- Episode no.: Season 5 Episode 23
- Written by: Joanna Lewis & Kristine Songco
- Story by: Denny Lu
- Original air date: November 14, 2015
- Running time: 22 minutes

Episode chronology
| ← Previous "What About Discord?" | Next → "The Mane Attraction" |
- My Little Pony: Friendship Is Magic season 5

= The Hooffields and McColts =

"The Hooffields and McColts" is the twenty-third episode of the fifth season of the animated television series My Little Pony: Friendship Is Magic. The episode was written by Joanna Lewis and Kristine Songco from a story by Denny Lu. It originally aired on Discovery Family on November 14, 2015. In this episode, Twilight Sparkle and Fluttershy are sent by the Cutie Map to resolve a long-standing feud between two neighboring families, the Hooffields and McColts.

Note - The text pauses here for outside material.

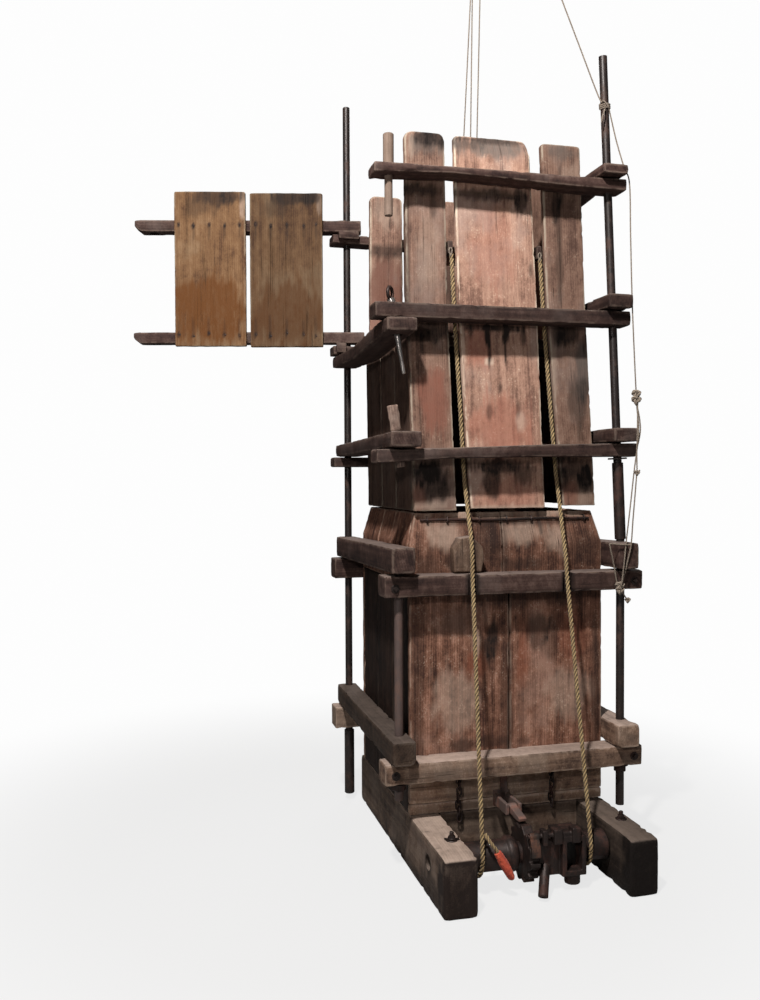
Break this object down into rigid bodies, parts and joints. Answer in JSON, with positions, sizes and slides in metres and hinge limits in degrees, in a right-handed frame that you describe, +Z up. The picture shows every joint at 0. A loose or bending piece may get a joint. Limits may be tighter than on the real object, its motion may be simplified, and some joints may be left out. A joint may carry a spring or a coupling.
{
  "type": "box baling press",
  "caption": "Tall wooden box baling press on skids, with a swinging filling door, a sliding platen pulled down by ropes, and a ratchet windlass",
  "frame": {"origin": "middle of the base of the bounding box, on the floor, free cords left out", "axes": "+Z up, +X to the right seen from the windlass side, -Y towards the windlass side"},
  "size_m": [1.7914, 1.3948, 3.385],
  "materials": {
    "box_boards": "weathered bare boards, salmon brown with dark stains, dry and rough",
    "door_boards": "lighter weathered bare boards with dark edges and nail rows",
    "lower_boards": "dark brown worn boards, slightly greasy, scratched",
    "rails": "sawn hardwood rails, nearly black on the sides with dusty grey-brown tops",
    "skids": "heavy dusty timber, dark ends and pale worn tops",
    "iron": "rusted dark iron with worn brighter edges",
    "dowel": "pale turned hardwood dowels, smooth and dry",
    "rope": "three-strand laid rope, yellow tan, dirty in the lay",
    "cord": "thin grey-brown laid cord"
  },
  "bodies": {
    "root": {"skid_left": "skids", "skid_right": "skids", "chamber_floor": "lower_boards", "lower_front_panel": "lower_boards", "lower_back_panel": "lower_boards", "lower_left_panel": "lower_boards", "lower_right_panel": "lower_boards", "collar": "lower_boards", "upper_front_board_left": "box_boards", "upper_front_board_middle": "box_boards", "upper_front_board_right": "box_boards", "upper_back_panel": "box_boards", "upper_left_panel": "box_boards", "upper_right_panel": "box_boards", "rail_e_front": "rails", "rail_d_front": "rails", "rail_c_front": "rails", "rail_b_front": "rails", "rail_a_front": "rails", "rail_e_back": "rails", "rail_d_back": "rails", "rail_c_back": "rails", "rail_b_back": "rails", "rail_a_back": "rails", "rail_e_left": "rails", "rail_d_left": "rails", "rail_c_left": "rails", "rail_b_left": "rails", "rail_e_right": "rails", "rail_d_right": "rails", "rail_c_right": "rails", "rail_b_right": "rails", "rail_a_right": "rails", "rod_rear_left": "iron", "rod_front_left": "iron", "rod_front_right": "iron", "rod_rear_right": "iron", "rope_guide_block": "rails", "pawl_bracket": "iron", "rope_left": "rope", "rope_right": "rope", "lift_cord_1": "cord", "lift_cord_2": "cord", "lift_cord_3": "cord", "lift_block": "iron", "tie_line": "cord", "tie_hook": "iron"},
    "door": {"door_rail_upper": "rails", "door_rail_lower": "rails", "door_board_inner": "door_boards", "door_board_outer": "door_boards"},
    "pin_top": {"pin_top": "dowel"},
    "pin_middle": {"pin_middle": "iron"},
    "pin_bottom": {"pin_bottom": "dowel"},
    "platen": {"platen": "box_boards"},
    "windlass": {"windlass_drum": "iron", "ratchet_wheel": "iron"},
    "lever": {"lever_socket": "iron"},
    "drive_pawl": {"driving_pawl": "iron"},
    "hold_pawl": {"holding_pawl": "iron"}
  },
  "joints": [
    {"name": "door_swing", "type": "hinge", "parent": "root", "child": "door", "pos_m": [-0.01133, 0.45963, 2.2], "axis": [0, 0, 1], "range_deg": [-75, 93]},
    {"name": "pin_top_slide", "type": "slide", "parent": "root", "child": "pin_top", "axis": [0, 0, 1], "range_m": [0, 0.168]},
    {"name": "pin_middle_slide", "type": "slide", "parent": "root", "child": "pin_middle", "axis": [-0.1731, 0, 0.9849], "range_m": [0, 0.2]},
    {"name": "pin_bottom_slide", "type": "slide", "parent": "root", "child": "pin_bottom", "axis": [-0.1401, 0, 0.9901], "range_m": [0, 0.12]},
    {"name": "platen_slide", "type": "slide", "parent": "root", "child": "platen", "axis": [0.0599, 0, -0.9982], "range_m": [0, 0.7], "deforming": ["rope_left", "rope_right", "lift_cord_1", "lift_cord_2", "lift_cord_3"]},
    {"name": "drum_spin", "type": "hinge", "parent": "root", "child": "windlass", "pos_m": [0.41067, -0.52537, 0.12], "axis": [1, 0, 0], "range_deg": [0, 690]},
    {"name": "lever_swing", "type": "hinge", "parent": "root", "child": "lever", "pos_m": [0.45067, -0.52537, 0.12], "axis": [1, 0, 0], "range_deg": [-42, 0]},
    {"name": "drive_pawl_swing", "type": "hinge", "parent": "lever", "child": "drive_pawl", "pos_m": [0.38067, -0.60237, 0.2], "axis": [1, 0, 0], "range_deg": [-50, 0]},
    {"name": "hold_pawl_swing", "type": "hinge", "parent": "root", "child": "hold_pawl", "pos_m": [0.38067, -0.41537, 0.232], "axis": [1, 0, 0], "range_deg": [-60, 0]}
  ],
  "couplings": [
    {"joint": "platen_slide", "follows": "drum_spin", "m_per_rad": 0.058}
  ]
}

The title of the episode is a reference to the real-life feud between the Hatfield and McCoy families.

== Plot ==
The Cutie Map summons Twilight Sparkle and Fluttershy to the Smokey Mountains, where they discover two feuding families locked in constant warfare that has devastated what was once a beautiful valley. The rural Hooffields and the architectural McColts fire produce and building materials at each other from opposing mountaintops, which endangers the local wildlife caught between their conflict. Despite Twilight's diplomatic efforts to negotiate a truce, both sides remain stubbornly committed to winning their fight while having completely forgotten the original reason for their hostility.

When Twilight's various peace proposals fail spectacularly—like a cake that turns out to be a Trojan horse filled with Hooffields—Fluttershy speaks with the displaced animals to learn the true history of the conflict. She discovers that the family patriarchs Grub Hooffield and Piles McColt were originally best friends who discovered the pristine valley and vowed to protect it together, but disagreed on whether to start with farming or building shelter for the animals. Their disagreement escalated into sabotage and eventually split them onto opposing mountains, and their descendants inherited a meaningless war that destroyed the very valley their ancestors sought to preserve. Once both families understand how their feud has betrayed their founders' noble intentions, they apologize to each other and the animals, and they work together to restore the valley and build a fountain honoring their ancestors.

== Broadcast and reception ==
=== Ratings ===
According to the Nielsen household ratings, the episode was watched by approximately 0.14 percent of American households and had 483,000 viewers.

=== Awards ===
Peter Kelamis was nominated for a 2016 UBCP/ACTRA award for Best Voice for his role as Big Daddy McColt but lost to Lee Tockar for his work in Slugterra.

=== Critical reception ===
Sherilyn Connelly, the author of Ponyville Confidential, gave the episode a "C-" rating and described the episode as having an unusually heavy emphasis on cutie marks. Daniel Alvarez of Unleash The Fanboy gave the episode a rating of 5 out of 10 and called it "a disappointment," criticizing Twilight as being written "very off" with superficial happiness and describing the plot as really bad with poor dialogue. He praised Fluttershy's performance as "perhaps her best appearance in the season yet" but found the overall story groan-worthy and mindless.

In a collection of essays on father figures in cartoon television, Samuel Oatley wrote about "The Hooffields and McColts" as an example of what he termed "Symbiotic Father" relationships. He analyzed how Ma Hooffield and Big Daddy McColt form a non-romantic partnership that focuses entirely on caregiving roles. Oatley argued that their feud originated from "a disagreement between their two settler forefathers over how to manage their valley home as a wildlife preserve" and that their reconciliation is framed as restoring balance for the animals, treating them "like they are surrogate children who need care from the agrarian Ma and architect Big Daddy." He noted that the writers deliberately chose to give the contrasting characters different genders and make their primary character arcs focus on their roles as caregivers, which suggests that symbiotic relationships must be enforced even between characters who do not enter romantic relationships with one another.